У Виллебрандт имелись некоторые опасения по поводу предлагаемой должности. Начать с того, что она не планировала становиться обвинителем и всегда получала удовольствие, “действуя на другой стороне”. Ее долгосрочные амбиции были связаны с гражданским правом, а не с уголовным. Ей пришлось бы полностью отказаться от частной практики, оставив партнеров работать дальше в одиночку. Тревожные вопросы засели в голове: а что, если в этой роли она будет просто куклой, женщиной, которая должна только ставить галочки в документах на подпись? Не окажется ли она на бессмысленной, не имеющей никакого значения должности, не станет ли угождать дружкам президента, а вовсе не отстаивать закон?

Гардинг сумел успокоить ее. Он ей сразу понравился – “высокий, доброжелательный, заинтересованный и любезный”. Неукротимое дружелюбие казалось его величайшей силой и одновременно самой слабой стороной. Виллебрандт почувствовала, что суматохе публичной жизни Гардинг предпочитает уединение и тишину – склонность, прекрасно понятная и ей самой.

* * *

Работа помощника генерального прокурора была ей совершенно незнакома. Вообще-то она не была знакома никому, поскольку предполагала службу в новом отделе Министерства юстиции, занимавшемся новым законом. Виллебрандт отвечала за федеральные налоги, тюрьмы и, самое главное, за все дела, имеющие отношение к закону Волстеда. Тот факт, что сама она не поддерживала сухой закон и до его вступления в силу была не прочь при случае пропустить бокал вина, нисколько не мешал ей безжалостно претворять закон в жизнь.
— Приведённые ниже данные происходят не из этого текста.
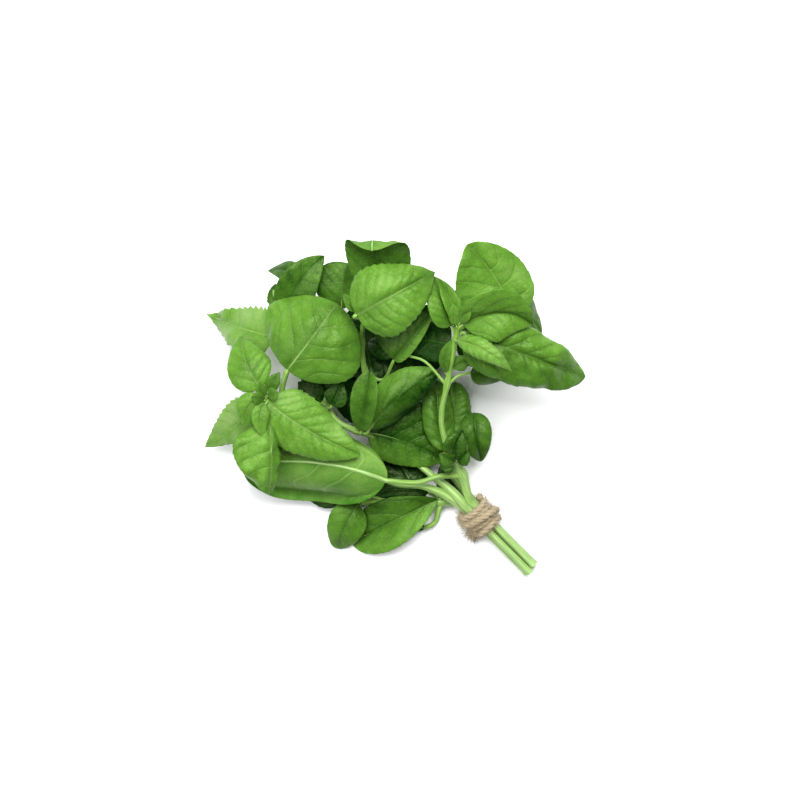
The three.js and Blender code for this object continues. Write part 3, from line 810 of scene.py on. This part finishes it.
leafy_stem(
    "leafy_stem_left",
    [
        (65.3, -88.6, 3.7),
        (38.7, -62, 7.25),
        (32.4, -55.5, 7.8),
        (25.4, -49.7, 11),
        (12.6, -44, 14),
        (-2, -42.5, 15),
        (-27, -31, 12),
        (-40, -20, 7.6),
        (-50, -11, 10.2),
        (-60, -6, 31),
        (-66, 0, 40),
    ],
    [
        # the round leaf that faces up
        Leaf(
            9, (-55.5, 15, 46), (-43.5, 30, 53), (-31, 47.5, 47), 59,
            via=((-58.5, 6, 38),), roll=-2, fold=-8, bend=-24, shape=(0.42, 0.45), uneven=-0.04, veins=4,
            lean=0.9, puff=0.6, painted_light_and_shade=0.1,
        ),
        # leaves round the rosette
        Leaf(10, (-69, 6, 39), (-76, 18, 39), (-79.5, 32, 30), 23, bend=-20, puff=1.4, tint=0.4),
        Leaf(
            9, (-71, -2, 34), (-83.5, -13.5, 24), (-99.5, -24, 8), 21,
            bend=-15, shape=(0.5, 1), uneven=0.05, teeth=0.05, crumple=2, tint=1,
        ),
        Leaf(
            9, (-65, -10, 40), (-63.5, -28, 42.5), (-65.5, -47, 34.5), 38,
            roll=-35, fold=-40, veins=4, puff=1, crumple=3.5, tint=0.35,
        ),
        Leaf(
            10, (-65, -1, 41), (-46.5, -14.5, 39), (-20, -27.5, 33), 31,
            bend=-30, shape=(0.38, 0.75), veins=8, lean=1.1, puff=1.2, teeth=0.03, tint=0.5,
        ),
        Leaf(10, (-65, 4, 40), (-62.5, 9, 43), (-59.5, 13.5, 43), 7),
        # growing tip
        Leaf(10, (-67, 2, 43), (-68.5, 5, 46), (-69, 8.5, 47), 6),
        Leaf(10, (-67.5, 0, 43), (-70.5, 1, 46), (-73, 1, 46), 7),
        Leaf(10, (-65, 2, 43), (-62.5, 3, 46), (-60, 4, 47), 7),
        Leaf(10, (-66.5, -2, 43), (-69, -9, 45), (-67, -18.5, 43), 9, tint=0.3),
        Leaf(10, (-69.5, -1, 42), (-75, -4, 42), (-76, -14, 38), 13, bend=-20, tint=0.3),
    ],
)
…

Перед Мейбл Виллебрандт была поставлена по-настоящему масштабная задача. У Соединенных Штатов две протяженные сухопутные границы и 18 000 миль береговой линии – все это без труда преодолевается. Спиртное доставляют контрабандой на самолетах из Мексики в Сан-Антонио, в Техас, там его прячут в тюках сена и перевозят дальше на грузовиках. От восьми до десяти караванов судов из Канады причаливают каждую ночь в разных точках полуострова Мичиган, направляемые лучами прожекторов. В ходе своих ежедневных рейдов в Атлантический океан баржи нью-йоркских мусорщиков встречали суда с грузом рома и доставляли алкоголь на берег. К Лонг-Айленду запускали наполненные спиртным торпеды, в море болтались буйки в форме бутылок, полные спиртного, на кораблях устанавливали фальшивые трубы, в которых везли алкоголь, особые “алкогольные подлодки” всплывали из морских пучин, а трюм одного морского буксира вмещал столько выпивки, что ее хватило бы на тридцать новогодних вечеринок, – и все это проскальзывало мимо береговой охраны, офицерам которой хорошо платили, чтобы смотрели в другую сторону.
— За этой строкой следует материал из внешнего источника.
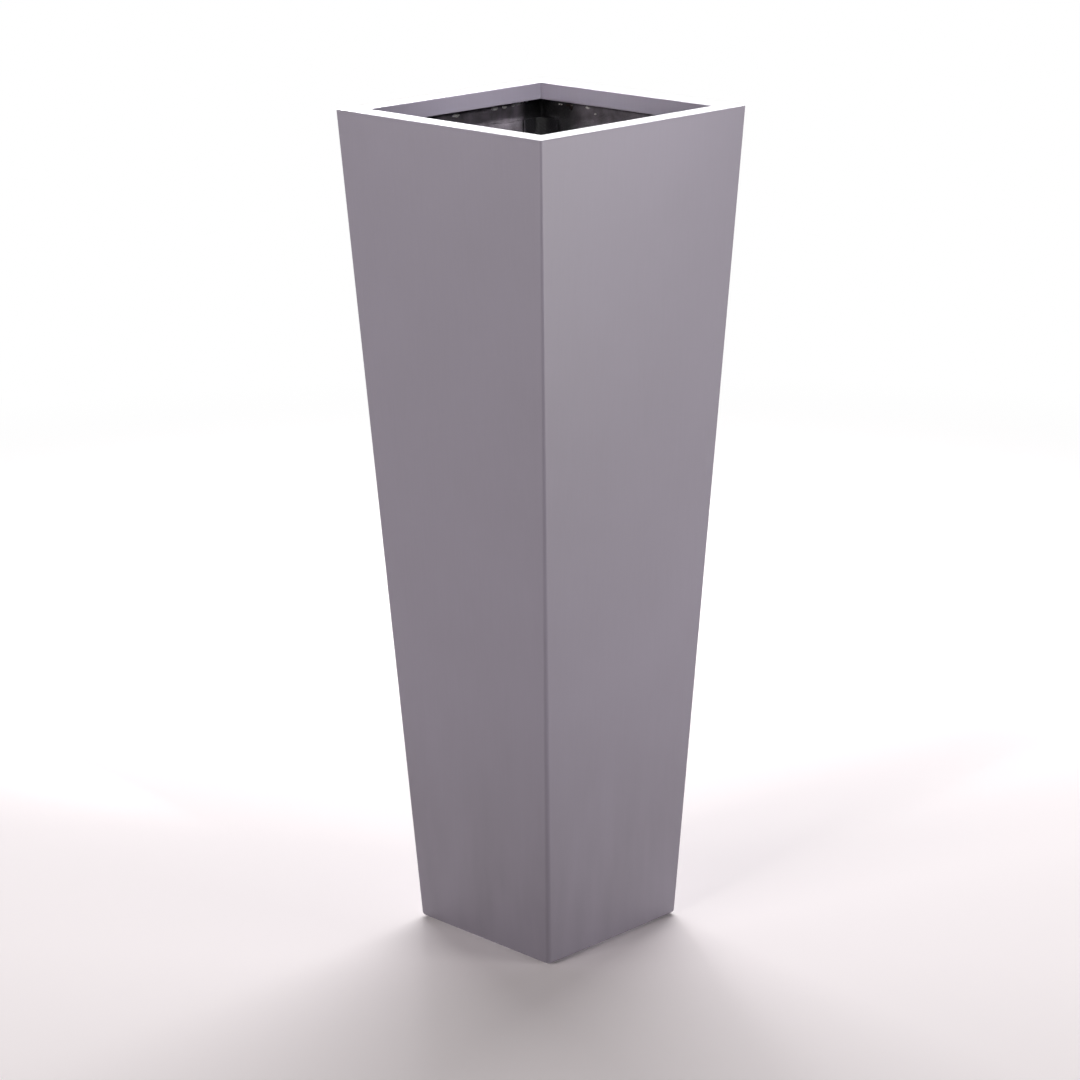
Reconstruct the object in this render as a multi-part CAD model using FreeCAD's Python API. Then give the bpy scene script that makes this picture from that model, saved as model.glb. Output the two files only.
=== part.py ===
import FreeCAD, Part
import math
import os

from FreeCAD import Vector

# A tall square planter in hand-laid fiberglass. A tapered wall moulding is turned in at the foot and
# closed at the top by a rim moulding with a turned-down lip. Inside are a black laminate, mitred battens
# and glass strips in the rim, a bonded base panel, and glass tapes over every joint. Below are four
# rubber pads and a rubber plug, which pulls down out of the drain hole.
# Frame: millimetres, +Z up, origin on the floor under the middle of the foot.
# Front is -Y, back is +Y, left is -X and right is +X.

# ---------------------------------------------------------------- driving dimensions
# Overall form
overall_height = 900.0
top_width = 300.0
foot_width = 200.0

# Rubber pads under the foot
pad_height = 2.0
pad_diameter = 20.0
pad_edge_chamfer = 0.6

# Wall moulding: the gelcoat and the first layers of glass mat
shell_wall = 3.0
shell_inside_radius = 5.0
top_corner_radius = 2.5
foot_corner_radius = 5.0
foot_edge_radius = 4.0
foot_flange_width = 28.0
foot_opening_radius = 12.0

# Black laminate over the inside of the walls
laminate_wall = 2.0
laminate_inside_radius = 5.0

# Rim moulding
rim_width = 25.0
rim_flange_thickness = 4.0
rim_lip_depth = 18.0
rim_lip_thickness = 3.5
rim_lip_corner_radius = 1.5
rim_edge_radius = 1.0
rim_lip_edge_radius = 0.8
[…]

Нелегальная торговля алкоголем процветала и внутри страны, обязанная своими масштабами ошеломляющему количеству спиртного, произведенного до запрета. Оно хранилось повсюду: более пяти сотен винокуренных заводов могли похвалиться ежегодной мощностью в 286 миллионов галлонов крепкого алкоголя всех видов; более тысячи двухсот пивоварен производили сотни миллионов галлонов пива. Очень легко было отыскать лазейки в законе и воспользоваться всяческими исключениями, чтобы превратить собственный дом в крошечную винокурню и контрабандой поставлять продукцию тысячам жаждущих клиентов. Термин “бутлегер” – первоначально относившийся к торговцам выпивкой, которые провозили запретный продукт в индейские резервации, пряча фляжки за голенищами сапог, – становился все популярнее и применялся все шире. Теперь бутлегером мог стать кто угодно и для перевозки использовались не только сапоги.
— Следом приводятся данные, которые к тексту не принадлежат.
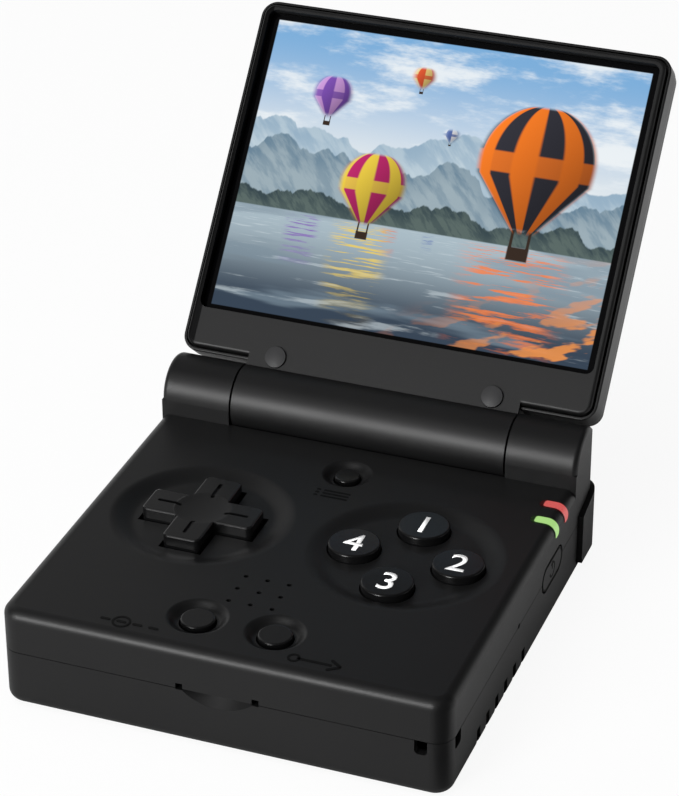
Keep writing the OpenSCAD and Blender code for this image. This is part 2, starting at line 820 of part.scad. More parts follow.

Инвалиды прятали бухло в пустотах деревянных протезов. Дамы подвязывали бутылочки к каждой нити своих корсетов. Парикмахеры хранили виски во флаконах с якобы лосьонами на полках. Облава в кондитерской в Хелене, штат Монтана, обнаружила автоматы для газировки, выдающие двойные порции виски. Фермеры прятали перегонные аппараты в стойлах, коровниках, хлевах и погребах, куда вели специально вырытые тоннели. Профессиональные бутлегеры, обеспокоенные затоваренностью рынка, снизили цену с четырех до двух долларов за пинту.

Конкуренция в торговле алкоголем нарастала – а вместе с ней и насилие. Знаменитый чикагский гангстер Джеймс “Большой Джим” Колозимо был застрелен в собственном ресторане. В Дугласе, штат Аризона, за одну неделю застрелили четырех федеральных агентов. В Цинциннати виски-пираты охотились на бутлегеров, стычки между ними заканчивались перестрелками и внушительным количеством смертей. Чтобы добиться успеха, Виллебрандт необходима была поддержка общества, силы неподкупных “сухих” агентов и немалая доля удачи.

У Виллебрандт был только один существенный недостаток, как пошутил президент Гардинг в завершение их беседы, – молодость. Она же, рассмеявшись, заверила, что с возрастом непременно от него избавится.